M.B. : « Ce compromis, entre banques et législateur, qui a conduit à fixer la durée maximale à 10 ans, ne me convient pas. Lorsqu’il était ministre de l’Economie, le président de la République Emmanuel Macron a porté une loi favorisant la mobilité bancaire. Et là nous découvrons un texte qui a des effets inverses. Je trouve cela paradoxal. Donc, pour que cette mesure soit favorable aux emprunteurs, il faudrait que les banques s’engagent à ce que la contrepartie ne soit pas trop importante, et surtout que la durée réglementaire soit inférieure à 10 ans… Une durée plus courte et des engagements sur les frais bancaires de la part des établissements bancaires seraient bien plus cohérents avec l’évolution du monde bancaire. Nous souhaitons que cette mesure soit adaptée et nous faisons tout avec les autres courtiers réunis au sein de l’Apic [Association professionnelle des intermédiaires en crédits, NDLR] pour que cela soit le cas. »

N'est-ce pas une clarification ? Jusqu’à présent l’engagement n’est que tacite, mais la plupart des emprunteurs rapatrient tout de même tous leurs comptes dans la banque prêteuse…
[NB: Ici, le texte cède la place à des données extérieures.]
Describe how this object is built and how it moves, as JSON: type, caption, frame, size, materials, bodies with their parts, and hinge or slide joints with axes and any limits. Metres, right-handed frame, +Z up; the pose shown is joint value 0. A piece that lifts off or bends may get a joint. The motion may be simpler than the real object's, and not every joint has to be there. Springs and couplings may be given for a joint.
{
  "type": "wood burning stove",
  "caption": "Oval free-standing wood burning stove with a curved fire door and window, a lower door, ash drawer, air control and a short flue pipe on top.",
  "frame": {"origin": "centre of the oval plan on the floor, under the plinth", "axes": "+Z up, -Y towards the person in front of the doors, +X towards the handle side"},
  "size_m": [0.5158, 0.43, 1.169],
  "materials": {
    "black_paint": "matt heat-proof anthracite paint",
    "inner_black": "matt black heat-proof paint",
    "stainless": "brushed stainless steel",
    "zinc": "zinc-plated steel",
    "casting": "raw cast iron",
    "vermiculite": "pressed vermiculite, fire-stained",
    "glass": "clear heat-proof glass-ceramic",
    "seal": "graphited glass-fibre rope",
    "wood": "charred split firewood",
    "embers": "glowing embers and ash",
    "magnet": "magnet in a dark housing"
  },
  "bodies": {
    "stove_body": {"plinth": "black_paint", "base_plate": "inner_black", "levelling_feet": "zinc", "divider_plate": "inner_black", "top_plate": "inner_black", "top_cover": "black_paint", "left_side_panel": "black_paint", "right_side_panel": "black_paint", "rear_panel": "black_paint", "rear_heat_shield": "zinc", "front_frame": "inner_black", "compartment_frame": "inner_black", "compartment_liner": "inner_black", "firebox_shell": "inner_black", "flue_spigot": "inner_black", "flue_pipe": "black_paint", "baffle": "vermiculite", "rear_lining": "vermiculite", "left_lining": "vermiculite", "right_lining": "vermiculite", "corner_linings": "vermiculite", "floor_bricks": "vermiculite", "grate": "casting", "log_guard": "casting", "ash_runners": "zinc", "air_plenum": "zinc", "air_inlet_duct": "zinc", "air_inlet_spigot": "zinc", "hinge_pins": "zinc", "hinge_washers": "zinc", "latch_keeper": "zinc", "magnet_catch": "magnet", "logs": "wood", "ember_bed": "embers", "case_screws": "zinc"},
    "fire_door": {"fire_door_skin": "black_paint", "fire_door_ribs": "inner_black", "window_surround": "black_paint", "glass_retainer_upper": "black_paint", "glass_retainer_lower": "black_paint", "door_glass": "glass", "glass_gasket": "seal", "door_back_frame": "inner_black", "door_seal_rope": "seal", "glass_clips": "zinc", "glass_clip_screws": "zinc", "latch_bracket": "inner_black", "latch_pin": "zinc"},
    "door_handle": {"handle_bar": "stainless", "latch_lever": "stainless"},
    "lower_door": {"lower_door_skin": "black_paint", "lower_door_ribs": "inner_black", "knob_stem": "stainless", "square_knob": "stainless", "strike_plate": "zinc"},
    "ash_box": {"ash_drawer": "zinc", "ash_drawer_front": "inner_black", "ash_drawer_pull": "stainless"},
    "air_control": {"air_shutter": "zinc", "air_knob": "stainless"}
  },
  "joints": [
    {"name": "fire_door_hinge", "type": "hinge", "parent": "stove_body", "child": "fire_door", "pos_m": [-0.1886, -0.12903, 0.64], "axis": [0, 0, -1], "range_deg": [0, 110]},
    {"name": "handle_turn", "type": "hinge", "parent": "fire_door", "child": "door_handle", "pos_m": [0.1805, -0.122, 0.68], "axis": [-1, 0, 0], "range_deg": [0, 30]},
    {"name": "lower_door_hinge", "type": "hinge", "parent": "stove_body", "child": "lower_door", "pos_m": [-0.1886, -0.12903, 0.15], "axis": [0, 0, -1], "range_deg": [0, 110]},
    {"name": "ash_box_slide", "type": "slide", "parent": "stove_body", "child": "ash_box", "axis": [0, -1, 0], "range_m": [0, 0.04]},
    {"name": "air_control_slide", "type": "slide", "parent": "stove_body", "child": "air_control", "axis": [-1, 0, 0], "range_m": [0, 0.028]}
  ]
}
M.B. : « Oui mais, sans clause, la domiciliation fait uniquement partie de la négociation commerciale, lors de la phase précédant la signature de l’offre de prêt. Il s’agit d’un élément de négociation parmi d’autres, au même titre que l’assurance habitation par exemple. Avec cette mesure, à partir de 2018, l’engagement deviendra contractuel et il sera pris sur 10 ans ! »

Il est toujours possible de conserver un compte dédié aux échéances dans la banque prêteuse, et d'utiliser une autre comme banque principale…

M.B. : « Aujourd’hui, qui profite de la multibancarisation ? Les plus hauts revenus. Les emprunteurs modestes n’ouvriront pas forcément un second compte bancaire. »

Pour les emprunteurs, l’existence ou non d’une telle clause dans une offre de prêt deviendra-t-elle un nouveau critère de choix ?

M.B. : « Difficile à dire aujourd’hui. J’ai plutôt tendance à penser que l’ensemble des établissements vont s’aligner et intégrer une clause avec un engagement de 10 ans dans leurs contrats. Mais, bien entendu, si certaines banques ne l’intègrent pas, ce sera pour elles un avantage. Nous le signalerons à nos clients. »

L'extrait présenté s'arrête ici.